Dataset excerpt
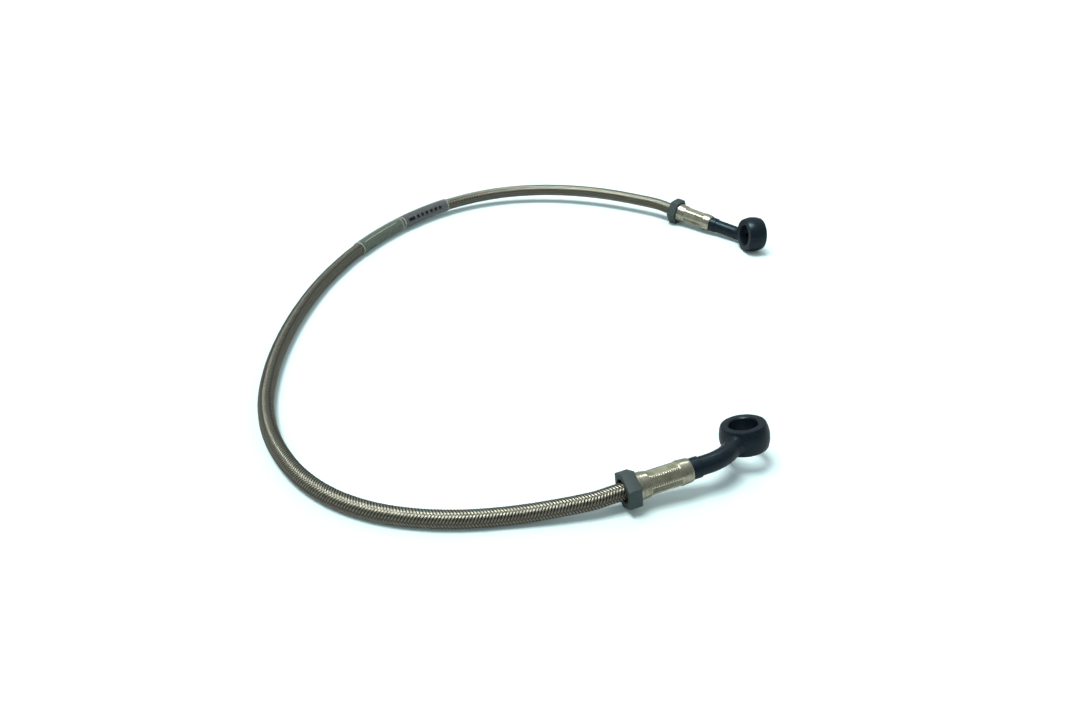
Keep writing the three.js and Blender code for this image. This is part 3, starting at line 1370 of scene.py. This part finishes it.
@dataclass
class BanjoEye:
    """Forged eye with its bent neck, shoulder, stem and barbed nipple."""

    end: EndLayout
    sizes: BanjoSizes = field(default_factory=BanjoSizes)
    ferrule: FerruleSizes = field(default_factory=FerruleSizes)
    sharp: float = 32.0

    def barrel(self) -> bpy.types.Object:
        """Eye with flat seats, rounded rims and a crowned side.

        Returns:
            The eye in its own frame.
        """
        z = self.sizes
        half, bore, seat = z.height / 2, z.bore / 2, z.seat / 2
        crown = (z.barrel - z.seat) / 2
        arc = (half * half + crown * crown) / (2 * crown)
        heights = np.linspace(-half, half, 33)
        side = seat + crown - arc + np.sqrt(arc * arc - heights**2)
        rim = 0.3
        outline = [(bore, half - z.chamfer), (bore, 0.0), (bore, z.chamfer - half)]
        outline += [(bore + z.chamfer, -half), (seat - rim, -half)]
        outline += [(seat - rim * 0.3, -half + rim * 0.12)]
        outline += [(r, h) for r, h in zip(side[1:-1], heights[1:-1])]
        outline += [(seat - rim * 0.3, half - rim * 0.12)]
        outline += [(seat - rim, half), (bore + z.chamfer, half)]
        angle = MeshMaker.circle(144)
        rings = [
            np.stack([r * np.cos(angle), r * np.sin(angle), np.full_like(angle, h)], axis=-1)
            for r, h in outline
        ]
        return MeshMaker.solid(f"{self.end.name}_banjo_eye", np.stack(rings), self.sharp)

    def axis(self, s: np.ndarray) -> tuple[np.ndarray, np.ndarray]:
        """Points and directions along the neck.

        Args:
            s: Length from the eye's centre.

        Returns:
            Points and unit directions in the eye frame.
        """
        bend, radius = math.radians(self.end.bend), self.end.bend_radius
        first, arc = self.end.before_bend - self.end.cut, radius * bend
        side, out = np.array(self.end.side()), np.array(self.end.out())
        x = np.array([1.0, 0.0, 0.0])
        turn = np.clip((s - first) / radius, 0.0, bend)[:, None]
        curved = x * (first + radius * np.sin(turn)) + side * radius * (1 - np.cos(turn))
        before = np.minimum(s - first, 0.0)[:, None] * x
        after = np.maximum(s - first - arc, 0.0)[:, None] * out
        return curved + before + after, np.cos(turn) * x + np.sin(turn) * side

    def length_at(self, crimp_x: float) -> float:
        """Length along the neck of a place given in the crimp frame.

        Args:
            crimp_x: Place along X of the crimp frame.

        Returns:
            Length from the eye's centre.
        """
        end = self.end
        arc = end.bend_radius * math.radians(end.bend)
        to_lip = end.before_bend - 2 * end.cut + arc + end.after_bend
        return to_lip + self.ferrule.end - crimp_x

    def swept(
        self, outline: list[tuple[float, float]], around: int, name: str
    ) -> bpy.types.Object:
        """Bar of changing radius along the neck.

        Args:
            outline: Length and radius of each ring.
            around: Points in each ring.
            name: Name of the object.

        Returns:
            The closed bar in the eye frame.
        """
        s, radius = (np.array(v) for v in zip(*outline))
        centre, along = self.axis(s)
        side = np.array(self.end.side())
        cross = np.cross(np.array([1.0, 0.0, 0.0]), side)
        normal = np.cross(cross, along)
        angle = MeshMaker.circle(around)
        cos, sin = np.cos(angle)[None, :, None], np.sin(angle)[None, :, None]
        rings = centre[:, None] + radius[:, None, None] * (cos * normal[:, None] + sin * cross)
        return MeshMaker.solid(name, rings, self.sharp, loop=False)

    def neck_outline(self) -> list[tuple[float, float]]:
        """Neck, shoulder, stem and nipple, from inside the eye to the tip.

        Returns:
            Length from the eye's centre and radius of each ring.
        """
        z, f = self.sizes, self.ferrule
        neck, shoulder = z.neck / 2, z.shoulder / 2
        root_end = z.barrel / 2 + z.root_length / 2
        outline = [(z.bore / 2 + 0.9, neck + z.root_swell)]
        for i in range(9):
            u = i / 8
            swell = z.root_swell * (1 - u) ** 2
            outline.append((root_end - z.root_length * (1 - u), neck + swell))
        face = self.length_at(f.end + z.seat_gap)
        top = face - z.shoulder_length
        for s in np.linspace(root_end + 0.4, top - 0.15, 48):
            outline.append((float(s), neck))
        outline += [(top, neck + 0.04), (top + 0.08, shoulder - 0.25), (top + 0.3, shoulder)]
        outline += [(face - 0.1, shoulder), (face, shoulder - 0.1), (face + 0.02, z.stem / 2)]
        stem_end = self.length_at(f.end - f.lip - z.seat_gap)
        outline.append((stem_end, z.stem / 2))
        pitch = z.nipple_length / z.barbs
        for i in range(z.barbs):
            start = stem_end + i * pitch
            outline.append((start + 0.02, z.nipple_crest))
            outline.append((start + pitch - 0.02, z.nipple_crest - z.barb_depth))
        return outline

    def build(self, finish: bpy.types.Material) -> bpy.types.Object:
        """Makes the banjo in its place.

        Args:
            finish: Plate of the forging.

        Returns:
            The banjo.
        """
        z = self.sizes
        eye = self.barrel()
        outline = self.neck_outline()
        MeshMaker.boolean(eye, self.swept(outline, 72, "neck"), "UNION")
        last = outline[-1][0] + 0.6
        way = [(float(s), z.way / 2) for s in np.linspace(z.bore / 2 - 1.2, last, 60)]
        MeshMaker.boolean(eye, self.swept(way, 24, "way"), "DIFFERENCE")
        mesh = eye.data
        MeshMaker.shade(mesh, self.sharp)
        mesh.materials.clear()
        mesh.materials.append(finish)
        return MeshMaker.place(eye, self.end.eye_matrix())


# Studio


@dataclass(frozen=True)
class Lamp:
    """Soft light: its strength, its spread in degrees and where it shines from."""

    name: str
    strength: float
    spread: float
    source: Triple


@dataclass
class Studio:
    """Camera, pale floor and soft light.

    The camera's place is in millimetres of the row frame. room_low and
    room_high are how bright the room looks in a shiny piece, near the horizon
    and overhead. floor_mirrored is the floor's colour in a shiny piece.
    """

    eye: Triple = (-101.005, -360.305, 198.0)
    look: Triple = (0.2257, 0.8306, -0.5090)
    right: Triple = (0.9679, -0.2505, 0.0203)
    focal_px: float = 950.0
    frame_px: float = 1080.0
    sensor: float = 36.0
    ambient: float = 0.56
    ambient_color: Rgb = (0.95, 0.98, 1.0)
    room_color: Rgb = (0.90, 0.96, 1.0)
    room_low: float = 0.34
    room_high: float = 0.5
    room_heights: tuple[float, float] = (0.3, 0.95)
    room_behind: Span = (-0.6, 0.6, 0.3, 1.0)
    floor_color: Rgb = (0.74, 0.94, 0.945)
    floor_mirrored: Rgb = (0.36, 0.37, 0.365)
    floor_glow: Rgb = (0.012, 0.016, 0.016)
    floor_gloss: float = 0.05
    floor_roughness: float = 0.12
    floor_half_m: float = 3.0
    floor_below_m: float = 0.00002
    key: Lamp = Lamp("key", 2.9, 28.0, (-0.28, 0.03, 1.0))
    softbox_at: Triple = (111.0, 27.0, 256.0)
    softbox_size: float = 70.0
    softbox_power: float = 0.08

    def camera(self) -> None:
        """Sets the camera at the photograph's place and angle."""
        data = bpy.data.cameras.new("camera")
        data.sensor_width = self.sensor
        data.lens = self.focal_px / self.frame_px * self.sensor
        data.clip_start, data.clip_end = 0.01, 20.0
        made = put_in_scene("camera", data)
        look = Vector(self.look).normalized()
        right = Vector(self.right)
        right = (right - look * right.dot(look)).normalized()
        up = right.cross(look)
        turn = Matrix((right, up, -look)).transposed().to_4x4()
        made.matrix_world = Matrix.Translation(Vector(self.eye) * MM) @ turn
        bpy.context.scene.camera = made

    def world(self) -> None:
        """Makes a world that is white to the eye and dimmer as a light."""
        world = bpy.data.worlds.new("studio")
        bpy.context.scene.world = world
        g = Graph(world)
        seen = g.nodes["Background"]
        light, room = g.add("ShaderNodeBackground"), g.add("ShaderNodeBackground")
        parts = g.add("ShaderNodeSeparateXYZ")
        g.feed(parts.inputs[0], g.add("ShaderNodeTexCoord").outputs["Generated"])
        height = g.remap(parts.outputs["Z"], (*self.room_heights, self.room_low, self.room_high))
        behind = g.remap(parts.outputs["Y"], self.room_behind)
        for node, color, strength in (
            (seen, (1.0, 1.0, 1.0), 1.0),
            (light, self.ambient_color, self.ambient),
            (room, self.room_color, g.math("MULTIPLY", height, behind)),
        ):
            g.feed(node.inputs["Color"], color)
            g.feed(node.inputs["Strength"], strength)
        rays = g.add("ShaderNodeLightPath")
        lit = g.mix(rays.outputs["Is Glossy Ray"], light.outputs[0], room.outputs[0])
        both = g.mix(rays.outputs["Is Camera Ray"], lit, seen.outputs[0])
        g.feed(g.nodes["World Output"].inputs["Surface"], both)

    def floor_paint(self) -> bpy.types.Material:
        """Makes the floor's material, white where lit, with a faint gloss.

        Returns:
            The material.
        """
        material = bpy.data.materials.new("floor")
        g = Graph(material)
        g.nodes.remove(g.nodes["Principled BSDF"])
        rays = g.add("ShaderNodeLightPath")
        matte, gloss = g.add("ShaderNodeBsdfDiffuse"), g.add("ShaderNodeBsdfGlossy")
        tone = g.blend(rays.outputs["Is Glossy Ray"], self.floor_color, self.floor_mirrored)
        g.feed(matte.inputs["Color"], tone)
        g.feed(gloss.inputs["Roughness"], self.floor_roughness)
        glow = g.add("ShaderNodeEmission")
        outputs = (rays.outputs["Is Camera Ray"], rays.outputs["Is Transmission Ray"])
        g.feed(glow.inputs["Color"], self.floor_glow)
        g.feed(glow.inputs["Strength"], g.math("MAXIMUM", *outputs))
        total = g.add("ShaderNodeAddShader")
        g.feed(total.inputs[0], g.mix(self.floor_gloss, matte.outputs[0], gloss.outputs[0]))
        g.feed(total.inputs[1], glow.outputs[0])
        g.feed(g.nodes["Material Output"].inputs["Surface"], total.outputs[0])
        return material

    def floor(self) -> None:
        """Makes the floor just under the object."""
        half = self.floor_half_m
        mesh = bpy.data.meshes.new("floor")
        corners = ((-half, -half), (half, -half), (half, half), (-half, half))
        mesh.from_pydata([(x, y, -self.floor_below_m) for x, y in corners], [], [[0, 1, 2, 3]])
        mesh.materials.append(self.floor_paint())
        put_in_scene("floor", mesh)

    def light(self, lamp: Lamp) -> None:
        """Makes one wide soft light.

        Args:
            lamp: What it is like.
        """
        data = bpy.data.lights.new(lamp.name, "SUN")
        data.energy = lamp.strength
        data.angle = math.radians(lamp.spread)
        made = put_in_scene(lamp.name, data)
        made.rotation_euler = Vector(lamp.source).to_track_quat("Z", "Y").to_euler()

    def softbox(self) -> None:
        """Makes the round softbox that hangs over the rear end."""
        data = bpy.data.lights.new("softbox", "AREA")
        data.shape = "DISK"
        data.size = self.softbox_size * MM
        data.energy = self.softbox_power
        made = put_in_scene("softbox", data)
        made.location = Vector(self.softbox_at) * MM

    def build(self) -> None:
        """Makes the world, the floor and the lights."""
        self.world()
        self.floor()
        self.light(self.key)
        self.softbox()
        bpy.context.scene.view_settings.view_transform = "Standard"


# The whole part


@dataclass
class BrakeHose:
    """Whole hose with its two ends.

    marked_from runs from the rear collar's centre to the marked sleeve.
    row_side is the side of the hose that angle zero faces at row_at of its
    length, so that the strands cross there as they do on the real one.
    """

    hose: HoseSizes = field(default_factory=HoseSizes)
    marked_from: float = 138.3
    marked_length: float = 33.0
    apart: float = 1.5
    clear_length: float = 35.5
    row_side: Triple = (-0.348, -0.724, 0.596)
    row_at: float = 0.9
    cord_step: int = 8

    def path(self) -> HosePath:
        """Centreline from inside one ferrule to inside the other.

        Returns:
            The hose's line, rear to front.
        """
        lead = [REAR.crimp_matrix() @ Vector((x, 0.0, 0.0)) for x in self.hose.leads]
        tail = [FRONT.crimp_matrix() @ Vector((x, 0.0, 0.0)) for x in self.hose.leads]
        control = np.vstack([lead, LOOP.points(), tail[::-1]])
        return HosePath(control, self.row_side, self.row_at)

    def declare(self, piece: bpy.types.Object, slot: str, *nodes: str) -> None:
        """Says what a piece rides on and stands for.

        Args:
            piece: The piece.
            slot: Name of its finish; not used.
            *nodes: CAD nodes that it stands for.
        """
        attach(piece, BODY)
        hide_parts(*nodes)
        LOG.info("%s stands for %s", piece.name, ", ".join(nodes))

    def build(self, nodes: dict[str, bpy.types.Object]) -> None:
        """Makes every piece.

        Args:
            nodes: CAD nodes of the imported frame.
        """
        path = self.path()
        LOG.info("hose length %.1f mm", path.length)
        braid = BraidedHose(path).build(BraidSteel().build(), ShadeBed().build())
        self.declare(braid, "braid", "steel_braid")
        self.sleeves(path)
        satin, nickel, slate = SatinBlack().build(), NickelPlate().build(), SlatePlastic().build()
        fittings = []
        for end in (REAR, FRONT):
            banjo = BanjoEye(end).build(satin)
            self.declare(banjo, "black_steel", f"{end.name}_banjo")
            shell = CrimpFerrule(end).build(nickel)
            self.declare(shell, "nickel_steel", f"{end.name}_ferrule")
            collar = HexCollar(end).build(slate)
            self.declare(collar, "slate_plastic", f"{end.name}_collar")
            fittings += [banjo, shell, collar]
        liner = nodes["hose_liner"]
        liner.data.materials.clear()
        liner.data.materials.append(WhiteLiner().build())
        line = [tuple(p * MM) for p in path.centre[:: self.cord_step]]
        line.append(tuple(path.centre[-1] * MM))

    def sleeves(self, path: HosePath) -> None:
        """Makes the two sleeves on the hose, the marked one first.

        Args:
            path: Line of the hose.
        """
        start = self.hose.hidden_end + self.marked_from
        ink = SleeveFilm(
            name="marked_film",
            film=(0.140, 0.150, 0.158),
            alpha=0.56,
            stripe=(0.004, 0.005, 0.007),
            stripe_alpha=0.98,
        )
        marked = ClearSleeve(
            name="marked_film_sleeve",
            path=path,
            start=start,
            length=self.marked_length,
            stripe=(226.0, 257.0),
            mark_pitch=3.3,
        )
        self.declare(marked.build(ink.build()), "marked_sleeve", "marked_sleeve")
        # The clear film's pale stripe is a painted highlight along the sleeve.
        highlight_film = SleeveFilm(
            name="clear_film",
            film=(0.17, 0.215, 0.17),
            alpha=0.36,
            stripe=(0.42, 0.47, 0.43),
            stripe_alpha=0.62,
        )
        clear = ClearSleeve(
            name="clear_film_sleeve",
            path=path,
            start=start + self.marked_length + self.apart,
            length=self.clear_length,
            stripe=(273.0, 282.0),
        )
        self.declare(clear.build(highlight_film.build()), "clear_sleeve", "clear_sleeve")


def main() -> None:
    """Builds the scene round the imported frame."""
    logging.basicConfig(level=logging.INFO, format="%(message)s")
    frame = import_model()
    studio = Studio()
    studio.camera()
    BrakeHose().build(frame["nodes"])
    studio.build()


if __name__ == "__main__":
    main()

Exercise
Find the line that contains "frame = import_model()" in the listing above. Retype it and every line after it up to the last, exactly, and nothing else.

Exercise response
    frame = import_model()
    studio = Studio()
    studio.camera()
    BrakeHose().build(frame["nodes"])
    studio.build()


if __name__ == "__main__":
    main()